Modern Times is already one of the most critically lauded albums of Bob Dylan's career. Rolling Stone awarded the album 5 stars (out of 5) and proclaimed it, "His third straight masterwork." Ann Powers of the Los Angeles Times wrote that Dylan is, "our living Rosetta Stone, his songs carrying forth the essence of a thousand blues and folk classics, connecting the canonical and the folkloric to the present day." In the UK, Mojo magazine exclaimed, Epic...Heartbreaking...Dynamic ... Apocalyptic!" while Uncut gave Modern Times its highest ranking of 5 stars.

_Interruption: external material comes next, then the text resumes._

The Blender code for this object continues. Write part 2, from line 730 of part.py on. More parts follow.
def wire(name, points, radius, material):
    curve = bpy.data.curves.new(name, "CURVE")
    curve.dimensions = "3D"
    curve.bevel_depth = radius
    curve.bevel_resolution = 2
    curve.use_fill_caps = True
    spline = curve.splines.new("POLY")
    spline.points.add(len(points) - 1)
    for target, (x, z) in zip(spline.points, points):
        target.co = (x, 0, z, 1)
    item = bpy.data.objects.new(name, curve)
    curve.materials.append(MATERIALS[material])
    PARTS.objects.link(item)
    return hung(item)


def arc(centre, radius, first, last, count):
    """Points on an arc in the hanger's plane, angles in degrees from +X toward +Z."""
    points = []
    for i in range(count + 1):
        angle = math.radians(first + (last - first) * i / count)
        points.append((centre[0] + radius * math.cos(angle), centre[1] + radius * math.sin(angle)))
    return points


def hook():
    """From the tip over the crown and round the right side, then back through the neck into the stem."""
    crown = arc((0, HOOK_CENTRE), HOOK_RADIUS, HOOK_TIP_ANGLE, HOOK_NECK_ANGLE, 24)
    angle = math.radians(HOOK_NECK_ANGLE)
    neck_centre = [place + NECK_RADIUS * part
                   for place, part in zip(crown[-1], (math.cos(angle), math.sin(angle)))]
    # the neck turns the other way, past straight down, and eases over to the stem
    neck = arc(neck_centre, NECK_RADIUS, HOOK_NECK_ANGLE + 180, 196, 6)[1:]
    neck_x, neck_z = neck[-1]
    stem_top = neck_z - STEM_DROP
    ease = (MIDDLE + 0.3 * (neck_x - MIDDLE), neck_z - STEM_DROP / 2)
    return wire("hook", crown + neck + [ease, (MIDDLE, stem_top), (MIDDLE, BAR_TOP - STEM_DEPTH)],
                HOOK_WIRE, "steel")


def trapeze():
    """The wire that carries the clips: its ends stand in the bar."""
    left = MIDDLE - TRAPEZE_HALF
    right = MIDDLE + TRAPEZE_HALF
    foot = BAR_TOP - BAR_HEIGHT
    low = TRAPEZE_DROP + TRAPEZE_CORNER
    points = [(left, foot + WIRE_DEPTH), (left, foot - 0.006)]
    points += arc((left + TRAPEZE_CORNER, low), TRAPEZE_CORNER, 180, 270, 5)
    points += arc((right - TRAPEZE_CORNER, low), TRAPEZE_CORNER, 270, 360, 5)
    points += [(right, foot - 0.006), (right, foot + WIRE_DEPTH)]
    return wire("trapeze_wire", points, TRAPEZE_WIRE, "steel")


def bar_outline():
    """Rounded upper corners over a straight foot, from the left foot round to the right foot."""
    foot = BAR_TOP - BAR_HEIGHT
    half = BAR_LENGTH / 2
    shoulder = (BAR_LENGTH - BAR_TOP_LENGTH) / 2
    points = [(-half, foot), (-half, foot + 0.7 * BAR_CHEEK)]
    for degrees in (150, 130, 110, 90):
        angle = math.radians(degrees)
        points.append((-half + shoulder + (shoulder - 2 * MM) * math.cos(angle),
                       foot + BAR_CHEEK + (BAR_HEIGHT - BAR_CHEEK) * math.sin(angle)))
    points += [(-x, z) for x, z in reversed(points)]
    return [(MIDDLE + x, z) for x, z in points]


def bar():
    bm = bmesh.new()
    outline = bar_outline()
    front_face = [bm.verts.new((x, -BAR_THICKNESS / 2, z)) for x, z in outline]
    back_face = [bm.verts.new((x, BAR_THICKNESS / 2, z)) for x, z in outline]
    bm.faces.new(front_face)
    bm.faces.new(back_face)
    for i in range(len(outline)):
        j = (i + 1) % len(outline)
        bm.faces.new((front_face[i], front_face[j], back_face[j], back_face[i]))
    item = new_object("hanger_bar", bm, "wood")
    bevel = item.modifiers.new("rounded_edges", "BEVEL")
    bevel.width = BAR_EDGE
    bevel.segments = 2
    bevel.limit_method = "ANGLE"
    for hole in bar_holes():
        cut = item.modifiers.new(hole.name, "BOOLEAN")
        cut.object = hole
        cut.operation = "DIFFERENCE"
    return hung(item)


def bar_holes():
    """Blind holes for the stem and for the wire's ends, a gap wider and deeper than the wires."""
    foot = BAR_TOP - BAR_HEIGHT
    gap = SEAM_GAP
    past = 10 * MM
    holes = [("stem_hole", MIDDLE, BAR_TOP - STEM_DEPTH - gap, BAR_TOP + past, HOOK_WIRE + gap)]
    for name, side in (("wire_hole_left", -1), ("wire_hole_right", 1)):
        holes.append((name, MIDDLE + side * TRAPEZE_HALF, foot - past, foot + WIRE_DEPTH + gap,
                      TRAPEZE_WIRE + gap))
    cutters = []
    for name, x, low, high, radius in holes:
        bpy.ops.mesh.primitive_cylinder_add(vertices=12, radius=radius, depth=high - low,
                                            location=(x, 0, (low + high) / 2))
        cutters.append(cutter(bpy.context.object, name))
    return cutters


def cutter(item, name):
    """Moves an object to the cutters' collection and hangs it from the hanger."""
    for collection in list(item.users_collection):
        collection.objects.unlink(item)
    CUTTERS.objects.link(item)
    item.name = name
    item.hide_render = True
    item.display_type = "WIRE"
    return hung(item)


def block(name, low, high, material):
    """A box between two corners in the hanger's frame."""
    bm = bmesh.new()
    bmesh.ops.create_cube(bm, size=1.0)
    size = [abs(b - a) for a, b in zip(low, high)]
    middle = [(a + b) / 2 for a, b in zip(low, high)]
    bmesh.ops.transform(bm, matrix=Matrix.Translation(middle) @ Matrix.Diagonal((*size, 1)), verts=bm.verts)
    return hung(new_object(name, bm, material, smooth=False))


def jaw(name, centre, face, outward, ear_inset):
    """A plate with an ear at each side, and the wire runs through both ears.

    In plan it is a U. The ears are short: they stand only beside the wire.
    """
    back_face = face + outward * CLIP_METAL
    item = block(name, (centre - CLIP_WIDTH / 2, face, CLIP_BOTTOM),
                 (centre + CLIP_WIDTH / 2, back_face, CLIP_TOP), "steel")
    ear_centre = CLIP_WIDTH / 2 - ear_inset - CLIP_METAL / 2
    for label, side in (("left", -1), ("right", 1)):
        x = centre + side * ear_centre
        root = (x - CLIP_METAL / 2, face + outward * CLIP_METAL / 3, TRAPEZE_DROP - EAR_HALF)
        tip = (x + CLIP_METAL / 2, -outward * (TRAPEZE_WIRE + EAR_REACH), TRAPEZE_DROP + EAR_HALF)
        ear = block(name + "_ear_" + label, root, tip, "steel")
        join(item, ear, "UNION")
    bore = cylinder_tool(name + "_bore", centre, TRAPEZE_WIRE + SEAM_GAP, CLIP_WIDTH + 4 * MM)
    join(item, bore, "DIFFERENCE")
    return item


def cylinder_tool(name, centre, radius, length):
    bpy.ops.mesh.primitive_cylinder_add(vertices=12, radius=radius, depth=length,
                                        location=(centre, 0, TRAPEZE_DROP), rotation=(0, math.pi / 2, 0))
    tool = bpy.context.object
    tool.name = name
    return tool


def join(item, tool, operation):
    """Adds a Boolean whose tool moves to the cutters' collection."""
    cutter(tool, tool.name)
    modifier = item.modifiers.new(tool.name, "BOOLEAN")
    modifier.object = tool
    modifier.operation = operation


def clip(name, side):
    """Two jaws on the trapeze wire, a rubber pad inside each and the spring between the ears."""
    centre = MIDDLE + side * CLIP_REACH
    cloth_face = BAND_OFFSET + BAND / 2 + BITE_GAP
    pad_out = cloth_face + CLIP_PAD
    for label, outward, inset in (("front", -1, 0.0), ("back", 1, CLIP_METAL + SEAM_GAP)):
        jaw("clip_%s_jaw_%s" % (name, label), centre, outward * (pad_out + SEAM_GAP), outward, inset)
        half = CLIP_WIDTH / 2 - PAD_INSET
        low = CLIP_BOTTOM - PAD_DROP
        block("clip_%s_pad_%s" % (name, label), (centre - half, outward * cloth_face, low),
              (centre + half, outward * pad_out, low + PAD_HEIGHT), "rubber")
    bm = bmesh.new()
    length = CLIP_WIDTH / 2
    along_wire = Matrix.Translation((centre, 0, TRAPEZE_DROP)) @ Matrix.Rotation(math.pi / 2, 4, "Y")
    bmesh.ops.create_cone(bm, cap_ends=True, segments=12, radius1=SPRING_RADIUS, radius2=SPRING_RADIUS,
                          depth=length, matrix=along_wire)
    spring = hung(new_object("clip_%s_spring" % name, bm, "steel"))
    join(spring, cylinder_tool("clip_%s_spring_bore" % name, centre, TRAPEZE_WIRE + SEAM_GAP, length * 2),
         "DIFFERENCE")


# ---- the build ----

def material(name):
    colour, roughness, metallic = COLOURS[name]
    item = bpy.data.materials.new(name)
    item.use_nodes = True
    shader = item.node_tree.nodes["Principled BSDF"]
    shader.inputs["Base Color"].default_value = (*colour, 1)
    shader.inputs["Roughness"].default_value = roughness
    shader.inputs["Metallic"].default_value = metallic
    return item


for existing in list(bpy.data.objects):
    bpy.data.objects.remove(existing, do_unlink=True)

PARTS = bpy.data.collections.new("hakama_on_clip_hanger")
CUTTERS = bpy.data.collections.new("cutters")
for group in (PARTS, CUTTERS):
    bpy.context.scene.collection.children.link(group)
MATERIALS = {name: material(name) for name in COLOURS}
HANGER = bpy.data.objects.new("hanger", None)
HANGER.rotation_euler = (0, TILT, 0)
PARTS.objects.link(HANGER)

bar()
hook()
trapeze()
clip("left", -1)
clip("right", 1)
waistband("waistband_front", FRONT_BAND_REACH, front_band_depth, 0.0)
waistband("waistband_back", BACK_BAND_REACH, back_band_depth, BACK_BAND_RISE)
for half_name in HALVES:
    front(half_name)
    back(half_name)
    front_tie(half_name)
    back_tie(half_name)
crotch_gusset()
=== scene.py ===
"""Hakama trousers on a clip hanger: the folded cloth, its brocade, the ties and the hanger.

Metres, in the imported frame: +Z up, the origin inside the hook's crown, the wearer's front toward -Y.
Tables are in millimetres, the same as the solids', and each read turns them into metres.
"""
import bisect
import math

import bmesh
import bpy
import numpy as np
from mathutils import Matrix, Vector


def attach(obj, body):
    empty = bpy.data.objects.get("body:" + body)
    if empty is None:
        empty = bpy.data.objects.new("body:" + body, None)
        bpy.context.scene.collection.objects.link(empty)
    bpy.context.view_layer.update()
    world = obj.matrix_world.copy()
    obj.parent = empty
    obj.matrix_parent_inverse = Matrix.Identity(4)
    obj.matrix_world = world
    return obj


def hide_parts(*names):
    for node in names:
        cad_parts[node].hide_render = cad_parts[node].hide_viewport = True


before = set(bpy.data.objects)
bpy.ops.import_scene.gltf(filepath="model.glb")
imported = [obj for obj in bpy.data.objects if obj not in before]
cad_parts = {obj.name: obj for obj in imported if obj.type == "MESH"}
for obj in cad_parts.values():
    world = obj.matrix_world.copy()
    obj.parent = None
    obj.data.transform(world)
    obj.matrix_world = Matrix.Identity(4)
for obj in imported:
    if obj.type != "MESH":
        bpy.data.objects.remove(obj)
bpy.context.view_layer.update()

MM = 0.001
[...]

According to Columbia Records Chairman Steve Barnett, "Modern Times is an absolutely staggering record, and we couldn't be more thrilled that fans have responded to it so enthusiastically by putting Bob at #1, which is where he belongs. This extraordinary artist has been integral to our company for nearly 45 years, and he remains at the peak of his artistry, vitality and cultural impact. We are incredibly proud of Bob's great achievement."

Bob Dylan is currently featured in an iPod commercial, seen performing "Someday Baby" from Modern Times. A short film starring Scarlett Johansson and set to Bob Dylan's new song "When The Deal Goes Down" premiered on AOL and was released online and to video channels last Thursday. Directed by Academy Award nominee Bennett Miller (Capote), the silent film was shot on 8mm and takes place in the early 1960s. Clues connecting the film's scenes to Bob Dylan's early career are creatively placed throughout the piece.

Bob Dylan is one of the world's most popular and acclaimed songwriters, musicians and performers, having sold nearly 100 million albums and performed literally thousands of shows around the world in a career spanning five decades. He is currently in the midst of his third annual summer U.S. tour of minor league baseball stadiums, and will begin a 24-city tour October 11 in Vancouver, B.C.

The Times They Are A-Changin', the new Broadway musical told through the songs of Bob Dylan and conceived, directed and choreographed by Tony Award winner Twyla Tharp, will open October 26 at New York's Brooks Atkinson Theatre.

Bob Dylan's most recent studio albums, Time Out Of Mind and "Love And Theft" have been among his most commercially successful and critically lauded, each having been certified Platinum in the U.S. and earning Grammy nominations for Album Of The Year (Time Out Of Mind won that award in 1998).

He wrote and recorded "Things Have Changed" for the 2000 film Wonder Boys, for which he received both the Academy Award and Golden Globe. The first volume of his memoirs, Chronicles, was one of the most acclaimed and best-selling non-fiction works of 2004, and last year's No Direction Home film, directed by Martin Scorsese, captivated audiences worldwide as it documented Dylan's early career and rise to fame. The film won a Peabody Award in 2006.

Bob Dylan's weekly XM Satellite Radio show, Theme Time Radio Hour, debuted in May and has quickly become one of that network's most popular programs, with more than 1.7 weekly listeners.